Looking at the first grouping of 3 numbers we can see that they may be surrounded by parentheses, so our regex will start off with:

\(?\d{3})?

Next, we can see that we may have spaces, periods, or hyphens between groupings of 3 characters, so we'll need to handle that as well:

[-.\s]?

Now, once we've combined everything together, our expression will successfully match the area code from our list of sample phone numbers above:

(?\d{3})?[-.\s]?

Now, let's add support for the middle grouping of numbers which will be very similar to the previous expression:

\d{3}[-.\s]?

Finally, we can complete our implementation by validating the final grouping of 4 numbers with \d{4}.

Here's the final regular expression:

/(?\d{3})?[-.\s]?\d{3}[-.\s]?\d{4}

Matching Whitespace

If you've ever used SwiftLint before, you're likely no stranger to linter warnings about leading and trailing whitespaces.
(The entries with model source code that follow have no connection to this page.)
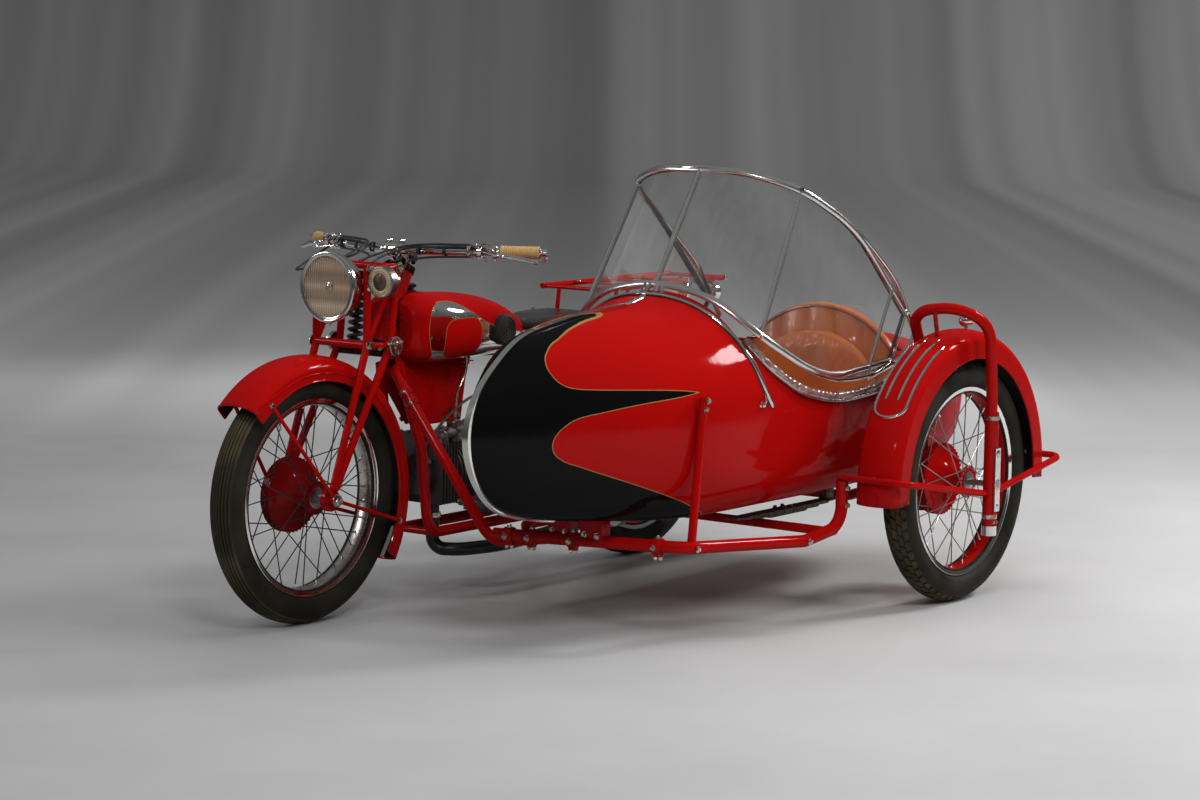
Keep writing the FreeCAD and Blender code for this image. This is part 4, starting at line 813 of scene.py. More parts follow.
def make_wheel(node_name, centre, body, rim_mats, spoke_mat, hub_mats, extra=None):
    """A laced wire wheel: rim, spokes with nipples, hub and drum."""
    shape = Shape()
    profile = rim_lines()
    slots = []
    for (r0, y0), (r1, y1) in zip(profile, profile[1:] + profile[:1]):
        slots.append(1 if abs(y0 + y1) / 2 < 0.0245 else 0)
    shape.lathe(profile, centre, Y, 144, loop=True, slots=slots)
    shape.done(node_name + "_rim", rim_mats, body, (node_name,))

    lacing = Shape()
    drum_lip = 0.094
    for i in range(spoke_count):
        turn = 2 * math.pi * i / spoke_count
        side = 1 if i % 2 == 0 else -1
        cross = math.radians(58) * (1 if (i // 2) % 2 == 0 else -1)
        y = side * 0.0395
        foot = 0.0395
        if side < 0:
            foot, cross = drum_lip, cross * 0.62
        start = turn + cross
        a = centre + X * (foot * math.cos(start)) + Z * (foot * math.sin(start)) + Y * y
        b = centre + upright(turn) * (rim_inside + 0.001) + Y * (side * 0.004)
        line = (b - a).normalized()
        lacing.slot = 0
        lacing.rod(a, b, 0.00155, 8)
        lacing.slot = 1
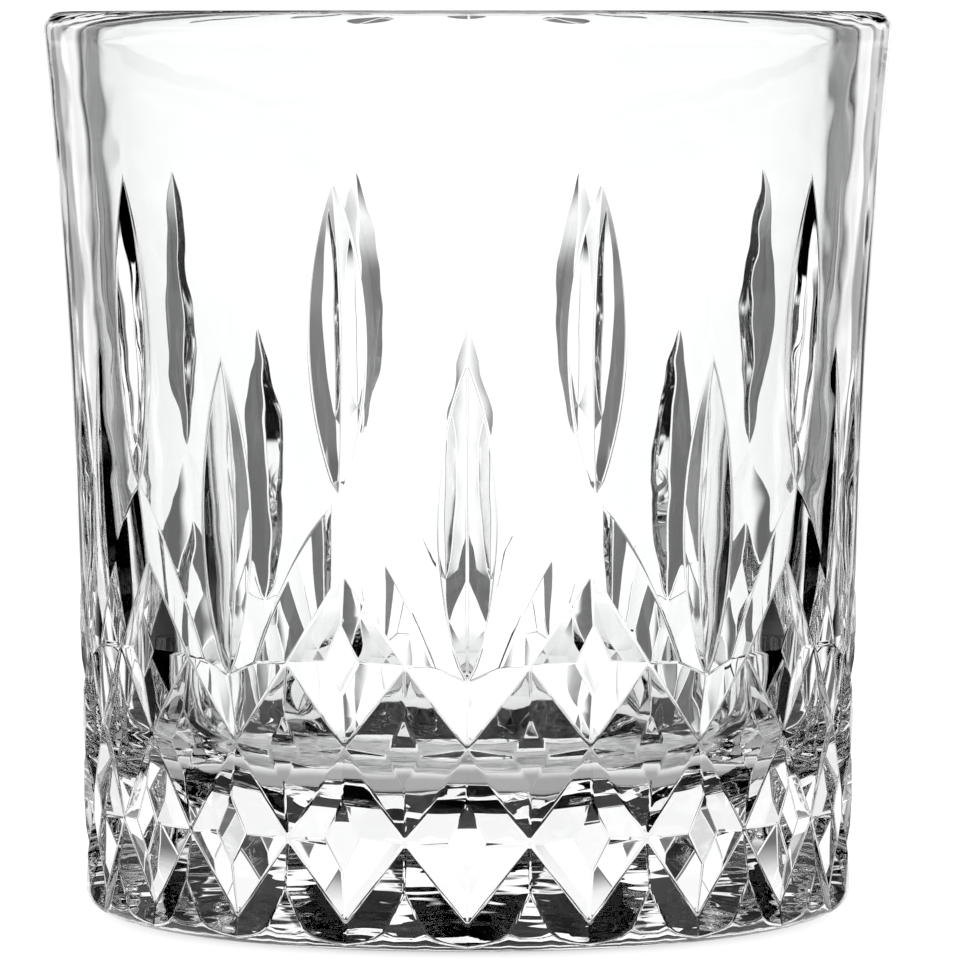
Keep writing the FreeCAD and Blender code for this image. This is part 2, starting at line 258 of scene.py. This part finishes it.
def diamond(surface, column, high, sides, low, steps=(-0.5, 0.5)):
    """A blunt pyramid between four crossings, or the half of it on one side."""
    reach = (high - low) / 2 * FLAT_REACH
    middle = (high + low) / 2
    top, bottom = crossing(column, high), crossing(column, low)
    flat_top, flat_bottom = flat_point(column, middle + reach), flat_point(column, middle - reach)
    flat = (flat_bottom, flat_bottom + UP.cross(flat_bottom), flat_top)
    outline = [flat_top]
    for step in steps:
        side = crossing(column + step, sides)
        flat_side = meeting_point((top, side, flat_top), (bottom, side, flat_bottom), flat)
        surface.add([top, side, flat_side, flat_top], FACET)
        surface.add([bottom, side, flat_side, flat_bottom], FACET)
        outline += [flat_side, flat_bottom]
    surface.add(outline if len(steps) == 1 else outline[:4], FACET)


def foot_outline():
    """The curve where the foot's round meets the lowest facets, over half a repeat.

    Returned are the facets' shared corner, the columns of the curve's points, the points,
    each one's angle on the foot's round, and the place of its two corners in the list.
    """
    top = crossing(0.5, ROW_LOWER)
    flat_top = flat_point(0.5, ROW_LOWER - (ROW_LOWER - ROW_FOOT) * (1 - FLAT_REACH))
    flat_foot = flat_point(0.5, ROW_FOOT)
    planes = [plane_form((top, crossing(0, ROW_FOOT), flat_top)),
              plane_form((flat_foot, flat_foot + UP.cross(flat_foot), flat_top)),
              plane_form((top, crossing(1, ROW_FOOT), flat_top))]
    planes = [(n, d) if d > 0 else (-n, -d) for n, d in planes]

    def heights(column, turn):
        point = foot_point(column, turn)
        return [n.dot(point) - d for n, d in planes]

    def turn_at(column):
        return bisect(lambda turn: max(heights(column, turn)), -math.pi / 2, 0)

    def slope_over_flat(column):
        above = heights(column, turn_at(column))
        return above[1] - above[0]

    corner = bisect(slope_over_flat, 0, 0.5)
    slope_steps = max(round(WALL_COLUMNS * corner), 2)
    flat_steps = WALL_COLUMNS - 2 * slope_steps
    columns = [corner * i / slope_steps for i in range(slope_steps)]
    columns += [corner + (1 - 2 * corner) * i / flat_steps for i in range(flat_steps)]
    columns += [1 - corner * (slope_steps - i) / slope_steps for i in range(slope_steps + 1)]
    turns = [turn_at(column) for column in columns]
    points = [foot_point(column, turn) for column, turn in zip(columns, turns)]
    return flat_top, columns, turns, points, (slope_steps, slope_steps + flat_steps)


def foot_point(column, turn):
    """A point of the foot's rounded corner; the turn is 0 outside and -90 degrees below."""
    radius = FOOT_RADIUS - FOOT_ROUND + FOOT_ROUND * math.cos(turn)
    return on_column(column, radius, FOOT_ROUND * (1 + math.sin(turn)))


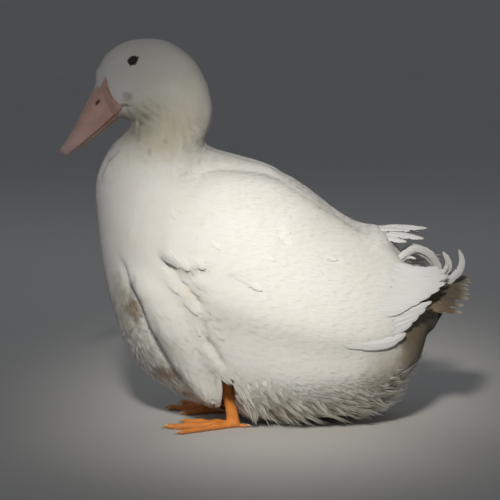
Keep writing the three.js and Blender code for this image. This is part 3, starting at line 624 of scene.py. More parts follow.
def tufts(surface, i, j, length, width, seed, fingers=5, rows=3, depth=5.0, lift=.5, turn=.10, ragged=.35, crown=.12,
          open_=1.0, flat=.75, wild=0.0, direction=None, droop=None, narrow=.45, finger=1.0, gather=None, wave=0.0, keel_=0.0):
    """Tufts rooted at (i, j): each is a spray of narrow pointed blades that runs along the lie of the coat.
    length and width in millimetres; depth is how deep the root lies under the coat's surface, lift how far the end stands above it."""
    r = rng(seed)
    n_t = len(i)
    full = lambda v: np.broadcast_to(np.asarray(v, float), (n_t,)).copy()
    length, width, depth, lift, droop_ = full(length), full(width), full(depth), full(lift), full(0 if droop is None else droop)
    length *= r.uniform(.82, 1.15, n_t)
    width *= r.uniform(.85, 1.2, n_t)
    bend = r.normal(0, 1, n_t) * turn
    # the way of the tuft's middle line over the surface, in M steps
    M = 5
    ci, cj, si, sj, way, off = [i], [j], [], [], [], [np.zeros((n_t, 3))]
    a_i, a_j, over = i.copy(), j.copy(), np.zeros((n_t, 3))
    stuck = np.zeros(n_t, bool)
    for m in range(M + 1):
        p, n = surface.point(a_i, a_j), surface.normal(a_i, a_j)
        d = lie(p, n, bend) if direction is None else direction(p, n, bend)
        side = np.cross(n, d)
        ds = surface.step(a_i, a_j, side)
        si.append(ds[0]), sj.append(ds[1]), way.append(d)
        if m < M:
            di, dj = surface.step(a_i, a_j, d)
            n_i = a_i + di * length / M
            stuck |= (n_i < 2.5) | (n_i > surface.nu - 3.5)
            over = over + np.where(stuck, 1, 0)[:, None] * d * (length / M)[:, None]
            a_i = np.where(stuck, a_i, n_i)
            a_j = np.where(stuck, a_j, a_j + dj * length / M)
            ci.append(a_i), cj.append(a_j), off.append(over)
    ci, cj, si, sj = (np.array(v) for v in (ci, cj, si, sj))
    off = np.array(off)
    way = np.array(way)
    F, K = fingers, rows
    flat_ = full(flat)[:, None]
    b = (np.arange(F) - (F - 1) / 2) / max(1, (F - 1) / 2) if F > 1 else np.zeros(1)
    b = b[None] + r.uniform(-.5, .5, (n_t, F)) * (1.2 / F)
    own_len = 1 - ragged * np.abs(b) ** 1.6 * r.uniform(.5, 1.1, (n_t, F)) - r.uniform(0, .18, (n_t, F))
    half = (1.15 / F) * finger * r.uniform(.8, 1.25, (n_t, F))
    a = np.linspace(0, 1, K + 1) ** .85
    taper = np.interp(a, [0, .5, .8, 1], [.75, 1, .8, 0])
    own = r.random(n_t)
    height_own = r.uniform(0, .25, (n_t, F)) * np.clip(lift / .5, .12, 1)[:, None]
    signs = (-1, 0, 1) if keel_ else (-1, 1)  # keel_ raises each blade's middle line, for round strands
    verts, norms, alongs, uvs = [], [], [], []
    for k in range(K + 1):
        s = a[k] * own_len  # share of the tuft's length, for each blade
        fan = np.interp(s, [0, .45, .8, 1.0], gather or [narrow, 1.0, 1.02, .92]) * open_
        x = s * M
        m0 = np.clip(np.floor(x).astype(int), 0, M - 1)
        f = x - m0
        t_idx = np.broadcast_to(np.arange(n_t)[:, None], (n_t, F))
        get = lambda g: g[m0, t_idx] * (1 - f) + g[np.minimum(m0 + 1, M), t_idx] * f
        get3 = lambda g: g[m0, t_idx] * (1 - f)[..., None] + g[np.minimum(m0 + 1, M), t_idx] * f[..., None]
        c_i, c_j, s_i, s_j = get(ci), get(cj), get(si), get(sj)
        stray, dirs = get3(off), get3(way)
        centre = b * fan * width[:, None] / 2 + wave * np.sin(s * 5 + own[:, None] * 30) * s * width[:, None] / 2
        for sign in (signs if k < K else (0,)):
            lat = centre + sign * half * taper[k] * width[:, None] / 2
            p_i, p_j = c_i + s_i * lat, c_j + s_j * lat
            n = surface.normal(p_i, p_j)
            # from the skin up to the coat's surface, and a little above it at the end
            h = -depth[:, None] * (1 - s) ** 1.3 + (lift[:, None] + height_own) * s ** 1.5 - crown * (lat / 2) ** 2 * .25
            if keel_ and sign == 0 and k < K:
                h = h + keel_ * half * taper[k] * width[:, None] / 2
            if wild:
                h = h + wild * lift[:, None] * s ** 2 * np.sin(own[:, None] * 40 + b * 5)
            p = surface.point(p_i, p_j) + n * h[..., None] + stray
            if droop is not None:
                p[..., 2] -= droop_[:, None] * s ** 2
            verts.append(p)
            tilt = (-.25 * (1 - flat_))[..., None] * dirs + n
            side = np.cross(n, dirs)
            tilt = tilt + side * ((b * .35 + sign * .5) * (1 - flat_))[..., None]
            norms.append(unit(tilt))
            alongs.append(s)
            uvs.append(np.stack([lat / np.maximum(width[:, None], 1e-3), s - .5], -1) * .003)
    V = np.stack(verts, 2)          # tufts, blades, verts of a blade, 3
    per = V.shape[2]
    N = np.stack(norms, 2)
    A = np.stack(alongs, 2)
    U = np.stack(uvs, 2)
    root_uv = np.stack([np.mod(j / surface.nt + .5, 1), i / surface.nu], -1)
    U = U + root_uv[:, None, None]
    start = (np.arange(n_t * F) * per)[:, None]
    C = len(signs)
    quads = np.concatenate([start + np.array([[C * k + c, C * k + c + 1, C * k + C + c + 1, C * k + C + c]]) for k in range(K - 1) for c in range(C - 1)])
    tris = np.concatenate([start + np.array([[C * (K - 1) + c, C * (K - 1) + c + 1, C * K]]) for c in range(C - 1)])
    flat_v, flat_n = V.reshape(-1, 3), N.reshape(-1, 3)
    for faces in (quads, tris):  # each blade faces out
        e1, e2 = flat_v[faces[:, 1]] - flat_v[faces[:, 0]], flat_v[faces[:, 2]] - flat_v[faces[:, 0]]
        wrong = (np.cross(e1, e2) * flat_n[faces[:, 0]]).sum(1) < 0
        faces[wrong] = faces[wrong][:, ::-1]
    return dict(v=V.reshape(-1, 3), n=N.reshape(-1, 3), a=A.reshape(-1), uv=U.reshape(-1, 2), own=np.repeat(own, F * per),
                quads=quads, tris=tris, per_tuft=F * per, tri_count=F * (2 * K - 1) * (C - 1), count=n_t)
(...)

This behavior can be expressed as - /^[ \t]+|[ \t]+$ - which will match any excess whitespace at the beginning or end of a line.

\t matches a single tab.

Standardizing Coding Style

Let's say that your code contains a mixture of variable names declared in both camel-case (i.e. loginButton) and snake-case (i.e. login_button) and you want to standardize them.

Our typical "Find and Replace" options won't work here.

With "Find", our only option would be of finding every "_" character in our codebase which isn't particularly useful; this is a problem only regular expressions can solve.

We can use the following regular expression to find every expression written in snake-case in our codebase:

\w+?_.+?(?=[( )])

This uses an advanced regex feature called lookahead which you can read more about here.

Making Classes Final By Default

Let's say that we want to ensure that all of the UIViewControllers in our project are final by default.

It's easy enough to apply this change to all future UIViewControllers, but how can we apply this change to our existing controllers?

We can use the following expression to find all declarations of UIViewControllers that start with class instead of final class:

^(class)\s[\w]+ViewController:\s?[A-Z]+ViewController

Great! Since we're capturing class, we can use our captured groups in the "Replace" textfield and hit "Replace All":

Remember that capture groups are 0 based where $0 is the input itself.

Now, all of our previous UIViewController declarations are now final.

Regular Expression Builder In Xcode

If you're still feeling a little shaky with the syntax, don't worry!

In Xcode, we can easily create basic regular expressions without the need for this special syntax.

Start by switching the Find accessory action from Contains to Regular Expression:

Then, we can select the + and use the following menu to visually build our regular expressions:

Although this approach is limited in its ability to produce complex regular expressions, it is a good place to start as you learn the basics.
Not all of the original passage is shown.